Mark Trahant, an ex-columnist at the Seattle Post-Intelligencer and other papers wrote an editorial in this week’s Indian Country Today “A new article of faith: Don’t make the poor balance the budget.”
He states in part: “While there is consensus to protect the richest Americans – those who pay income taxes – there is little discourse, yet alone agreement, about protecting the poor and the working poor. We hear about saving the middle class, we hear about tax cuts for everyone (except this only applies to the income tax, not to the payroll taxes, a tax that is far more burdensome to those who earn less). But what about those who work hard but don’t earn a high wage?
. . . I agree that we need to cut federal spending. We need to balance the budget and pay down the massive debts we’ve accumulated.

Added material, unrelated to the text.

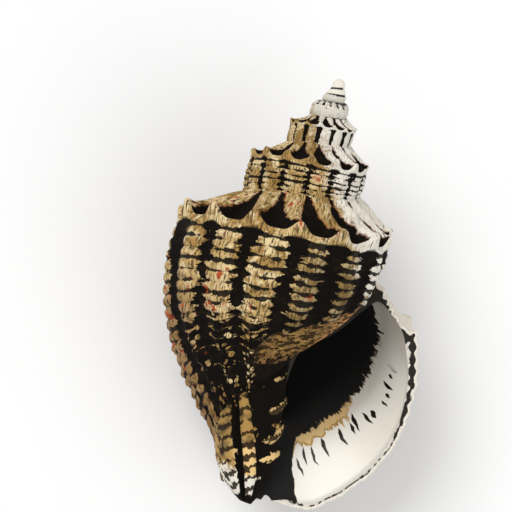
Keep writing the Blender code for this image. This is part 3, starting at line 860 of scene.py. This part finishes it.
def shell_lining():
    """Layers: white and cream, the peach band, the row of wrinkles, then the painted shade inside."""
    material, tree, surface = new_material("porcelain_calcite")
    where = add(tree, "TexCoord").node.outputs["Object"]
    ribs, run, _ = add(tree, "SeparateXYZ", add(tree, "UVMap", uv_map="growth")).node.outputs
    depth = add(tree, "SeparateXYZ", add(tree, "UVMap", uv_map="lining")).node.outputs[1]
    soft = add(tree, "TexNoise", where, 120.0, 3.0, 0.5)
    mottle = add(tree, "TexNoise", where, 420.0, 3.0, 0.6)
    pale = add(tree, "MapRange", soft, 0.35, 0.65, 0.0, 0.15)
    pale = add(tree, "Mix", pale, PORCELAIN, CREAM, data_type="RGBA")

    # The edge of the painted shade inside is drawn out into short tongues, and runs straight along the canal
    across = add(tree, "Math", run, 1.1, operation="MULTIPLY")
    across = add(tree, "CombineXYZ", across, add(tree, "Math", ribs, 0.9, operation="MULTIPLY"), 0.0)
    tongue = add(tree, "Math", add(tree, "TexNoise", across, 1.0, 4.0, 0.7), 0.5, operation="SUBTRACT")
    calm = add(tree, "MapRange", run, 6.0, 10.0, 0.2, 0.65)
    calm = add(tree, "Math", calm, add(tree, "MapRange", run, 38.0, 42.0, 1.0, 0.25), operation="MULTIPLY")
    reach = add(tree, "Math", tongue, calm, depth, operation="MULTIPLY_ADD")
    reach = add(tree, "Math", mottle, 0.3, reach, operation="MULTIPLY_ADD")
    reach = add(tree, "Math", reach, add(tree, "MapRange", run, 39.0, 47.0, -0.15, 1.2, **CURVE))
    band = add(tree, "MapRange", run, 24.0, 31.0, 0.0, 0.34, **CURVE)
    band = add(tree, "Math", band, add(tree, "MapRange", run, 38.5, 42.0, 1.0, 0.0), operation="MULTIPLY")
    band = add(tree, "Math", reach, band)
    peach = add(tree, "MapRange", band, 0.0, 0.05, 0.0, 0.95, **CURVE)
    pale = add(tree, "Mix", peach, pale, PEACH, data_type="RGBA")
    line = add(tree, "Math", add(tree, "Math", band, 0.07, operation="SUBTRACT"), operation="ABSOLUTE")
    line = add(tree, "MapRange", line, 0.02, 0.04, 0.9, 0.0, **CURVE)
    line = add(tree, "Math", line, add(tree, "MapRange", run, 26.0, 30.0), operation="MULTIPLY")
    pale = add(tree, "Mix", line, pale, CARAMEL, data_type="RGBA")
    black = add(tree, "MapRange", reach, 0.0, 0.05, **CURVE)

    # Short wrinkles stand in a row between the painted shade inside and the edge, each one different;
    # they are bumped in, and their dark colour is painted shade
    comb = add(tree, "Math", soft, 1.5, operation="MULTIPLY")
    comb = add(tree, "Math", run, 0.55, comb, operation="MULTIPLY_ADD")
    which = add(tree, "Math", comb, operation="FLOOR")
    which = add(tree, "TexWhiteNoise", which, noise_dimensions="1D").node.outputs["Color"]
    lean, start, size_of = add(tree, "SeparateColor", which).node.outputs
    thick = add(tree, "MapRange", lean, 0.0, 1.0, 0.12, 0.3)
    lean = add(tree, "MapRange", lean, 0.0, 1.0, -1.1, 1.1)
    lean = add(tree, "Math", lean, add(tree, "MapRange", run, 18.0, 30.0, 0.3, 1.0), operation="MULTIPLY")
    comb = add(tree, "Math", add(tree, "Math", comb, operation="FRACT"), 0.75, operation="SUBTRACT")
    comb = add(tree, "Math", depth, lean, comb, operation="MULTIPLY_ADD")
    comb = add(tree, "Math", mottle, 0.5, comb, operation="MULTIPLY_ADD")
    comb = add(tree, "Math", comb, operation="ABSOLUTE")
    start = add(tree, "MapRange", start, 0.0, 1.0, -0.76, -0.6)
    along = add(tree, "Math", depth, start, operation="SUBTRACT")
    size_of = add(tree, "MapRange", size_of, 0.0, 1.0, 0.14, 0.4)
    along = add(tree, "Math", along, size_of, operation="DIVIDE", use_clamp=True)
    width = add(tree, "Math", add(tree, "Math", along, math.pi, operation="MULTIPLY"), operation="SINE")
    width = add(tree, "Math", width, thick, operation="MULTIPLY")
    wrinkle = add(tree, "Math", width, comb, operation="SUBTRACT")
    wrinkle = add(tree, "MapRange", wrinkle, 0.0, 0.04, **CURVE)
    lower = add(tree, "MapRange", run, 14.0, 16.0)
    wrinkle = add(tree, "Math", wrinkle, lower, operation="MULTIPLY")
    pale = add(tree, "Mix", wrinkle, pale, WRINKLE, data_type="RGBA")
    tree.links.new(add(tree, "Mix", black, pale, INK, data_type="RGBA"), surface.inputs["Base Color"])
    tree.links.new(add(tree, "MapRange", black, 0.0, 1.0, 0.32, 0.9), surface.inputs["Roughness"])
    surface.inputs["IOR"].default_value = 1.53
    height = add(tree, "Math", soft, 0.3, operation="MULTIPLY")
    height = add(tree, "Math", wrinkle, -1.0, height, operation="MULTIPLY_ADD")
    tree.links.new(add(tree, "Bump", 0.6, 0.0005, None, height), surface.inputs["Normal"])
    return material


# The pillar's calcite: scaly on the ridge and smooth on the folds, stained brown high up, with painted
# shade near black in the chink and between the ridge and folds, peach lower down and bone white at the
# tip. Its mottling is about 3 mm across, with specks of 1 mm, and the scales on the ridge are the
# canal's old ends, 1.9 mm apart.
def shell_pillar():
    """Layers: calcite stained by height, the scaly ridge, plate and folds, then painted shade between."""
    material, tree, surface = new_material("scaly_calcite")
    where = add(tree, "TexCoord").node.outputs["Object"]
    height = add(tree, "SeparateXYZ", add(tree, "UVMap", uv_map="growth")).node.outputs[1]
    plate, chink, _ = add(tree, "SeparateXYZ", add(tree, "UVMap", uv_map="relief")).node.outputs
    ridge, fold, _ = add(tree, "SeparateXYZ", add(tree, "UVMap", uv_map="place")).node.outputs
    scale = add(tree, "SeparateXYZ", add(tree, "UVMap", uv_map="lining")).node.outputs[1]
    mottle = add(tree, "TexNoise", where, 350.0, 3.0, 0.6)
    fine = add(tree, "TexNoise", where, 1000.0, 3.0, 0.6)
    ragged = add(tree, "Math", mottle, fine)
    ragged = add(tree, "Math", ragged, 0.5, -0.5, operation="MULTIPLY_ADD")
    level = add(tree, "Math", ragged, 8.0, height, operation="MULTIPLY_ADD")
    brown = add(tree, "MapRange", mottle, 0.4, 0.62, **CURVE)
    stained = add(tree, "Mix", brown, OLIVE, OCHRE, data_type="RGBA")
    warm = add(tree, "MapRange", level, 66.5, 68.5, **CURVE)
    warm = add(tree, "Math", warm, add(tree, "MapRange", ridge, 0.2, 0.8, 1.0, 0.15), operation="MULTIPLY")
    warm = add(tree, "Math", warm, fold, operation="MAXIMUM", use_clamp=True)
    stained = add(tree, "Mix", warm, stained, PEACH, data_type="RGBA")
    white = add(tree, "MapRange", level, 72.5, 73.5, **CURVE)
    stained = add(tree, "Mix", white, stained, BONE, data_type="RGBA")
    edge = add(tree, "Math", ragged, 2.6, scale, operation="MULTIPLY_ADD")
    edge = add(tree, "MapRange", edge, 0.38, 0.5, 0.97, 0.0, **CURVE)
    stained = add(tree, "Mix", edge, stained, BROWN, data_type="RGBA")
    # Painted shade, near black, in the chink and wherever the ridge, plate and folds don't stand out; pale
    # marks break it lower down
    unshaded = add(tree, "Math", plate, ridge, operation="MAXIMUM")
    unshaded = add(tree, "Math", unshaded, fold, operation="MAXIMUM")
    unshaded = add(tree, "Math", ragged, 2.0, unshaded, operation="MULTIPLY_ADD")
    unshaded = add(tree, "MapRange", unshaded, 0.45, 0.57, **CURVE)
    marks = add(tree, "MapRange", mottle, 0.62, 0.66, **CURVE)
    marks = add(tree, "Math", marks, add(tree, "MapRange", height, 55.0, 58.0), operation="MULTIPLY")
    unshaded = add(tree, "Math", unshaded, marks, operation="MAXIMUM")
    open_side = add(tree, "MapRange", chink, 0.35, 0.75, **CURVE)
    unshaded = add(tree, "Math", unshaded, open_side, operation="MULTIPLY")
    tree.links.new(add(tree, "Mix", unshaded, SHADE_AND_LINE_BLACK, stained, data_type="RGBA"), surface.inputs["Base Color"])
    tree.links.new(add(tree, "MapRange", unshaded, 0.0, 1.0, 0.95, 0.6), surface.inputs["Roughness"])
    surface.inputs["Specular IOR Level"].default_value = 0.15
    tree.links.new(add(tree, "Bump", 0.5, 0.0003, None, ragged), surface.inputs["Normal"])
    return material


shell_mesh.materials.clear()
for material in (shell_outside(), shell_lining(), shell_pillar()):
    shell_mesh.materials.append(material)
zone = np.empty(len(shell_mesh.loops) * 2)
shell_mesh.uv_layers["lining"].data.foreach_get("uv", zone)
starts = np.empty(len(shell_mesh.polygons), dtype=np.int32)
shell_mesh.polygons.foreach_get("loop_start", starts)
shell_mesh.polygons.foreach_set("material_index", np.rint(zone[0::2][starts]).astype(np.int32))
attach(shell, "root")
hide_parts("shell")

# The table that the shell lies on: a sheet of matt white paper, laid flat, with its fine fibres. Two
# soft lamps light it, the stronger one from the apex's left, in a white room.
FLOOR_SIZE = 1.4
ROOM_LIGHT = 0.52


def make_floor():
    """A plane at the height that the shell rests on."""
    sheet = bmesh.new()
    bmesh.ops.create_grid(sheet, x_segments=1, y_segments=1, size=FLOOR_SIZE / 2.0)
    bmesh.ops.translate(sheet, verts=sheet.verts, vec=(0.0, 0.0, low.z))
    mesh = bpy.data.meshes.new("floor")
    sheet.to_mesh(mesh)
    sheet.free()
    floor = bpy.data.objects.new("floor", mesh)
    bpy.context.scene.collection.objects.link(floor)
    material, tree, surface = new_material("white_paper")
    where = add(tree, "TexCoord").node.outputs["Object"]
    fibre = add(tree, "TexNoise", where, 900.0, 4.0)
    seen = add(tree, "LightPath").node.outputs["Is Camera Ray"]
    shade = add(tree, "MapRange", fibre, 0.0, 1.0, 0.19, 0.21)
    shade = add(tree, "Math", shade, seen, 0.8, operation="MULTIPLY_ADD")
    tree.links.new(shade, surface.inputs["Base Color"])
    surface.inputs["Roughness"].default_value = 0.9
    surface.inputs["Specular IOR Level"].default_value = 0.1
    mesh.materials.append(material)
    return floor


make_floor()


def add_lamp(name, direction, distance, width, power):
    """A square soft lamp that points at the shell's middle."""
    lamp = bpy.data.lights.new(name, "AREA")
    lamp.size = width
    lamp.energy = power
    holder = bpy.data.objects.new(name, lamp)
    toward = laid.to_3x3() @ Vector(direction).normalized()
    holder.location = middle + toward * distance
    holder.rotation_euler = toward.to_track_quat("Z", "Y").to_euler()
    bpy.context.scene.collection.objects.link(holder)


middle = (Vector(cad_box[0]) + Vector(cad_box[1])) / 2.0
add_lamp("key", (-0.6, 0.5, 1.0), distance=2.0, width=1.2, power=19.0)
add_lamp("fill", (0.8, -0.4, 0.9), distance=2.0, width=1.8, power=11.7)
world = bpy.data.worlds.new("studio")
bpy.context.scene.world = world
world.use_nodes = True
sky = world.node_tree
background = sky.nodes["Background"]
seen = add(sky, "LightPath").node.outputs["Is Camera Ray"]
strength = add(sky, "MapRange", seen, 0.0, 1.0, ROOM_LIGHT, 1.0)
sky.links.new(strength, background.inputs["Strength"])
background.inputs["Color"].default_value = (1.0, 1.0, 1.0, 1.0)

# The camera looks straight down on the mouth's side of the shell through a long lens, turned so that
# the apex leans to the right.
CAMERA_DISTANCE = 0.65
VIEW_WIDTH = 0.09395
VIEW_CENTRE = (-6.55, -34.15, 0.0)
LEAN = math.radians(15.0)
camera = bpy.data.cameras.new("camera")
camera.sensor_width = 36.0
camera.lens = 36.0 * CAMERA_DISTANCE / VIEW_WIDTH
camera.clip_start = 0.05
holder = bpy.data.objects.new("camera", camera)
aim = Matrix.Translation(pole) @ laid @ Matrix.Translation(Vector(VIEW_CENTRE) * MM)
holder.matrix_world = aim @ Matrix.Rotation(LEAN, 4, "Z") @ Matrix.Translation((0.0, 0.0, CAMERA_DISTANCE))
bpy.context.scene.collection.objects.link(holder)
bpy.context.scene.camera = holder
bpy.context.scene.view_settings.view_transform = "Standard"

. . . One idea that’s floating around is to eliminate the Earned Income Tax Credit. This would have terrible consequences for the working poor – especially people who live in Native American communities. The Earned Income Tax Credit is one of the most successful anti-poverty programs ever. . . .
A report from the Brookings Institution looking at three decades of the tax credit and puts it this way: “The EITC has proved remarkably successful in reducing poverty. In 2003, the EITC lifted 4.4 million people in low-income, working families out of poverty, more than one-half of them children. Today, the EITC lifts more children out of poverty than any other social program or category of programs. Without it, the poverty rate among children would be 25 percent higher.”
. . . But in this national zeal to balance the budget we should not make the situation worse. If we can make it an article of faith to not raise taxes during a recession, we should also be certain not to make life worse for Americans who work hard and barely earn enough to support their families.”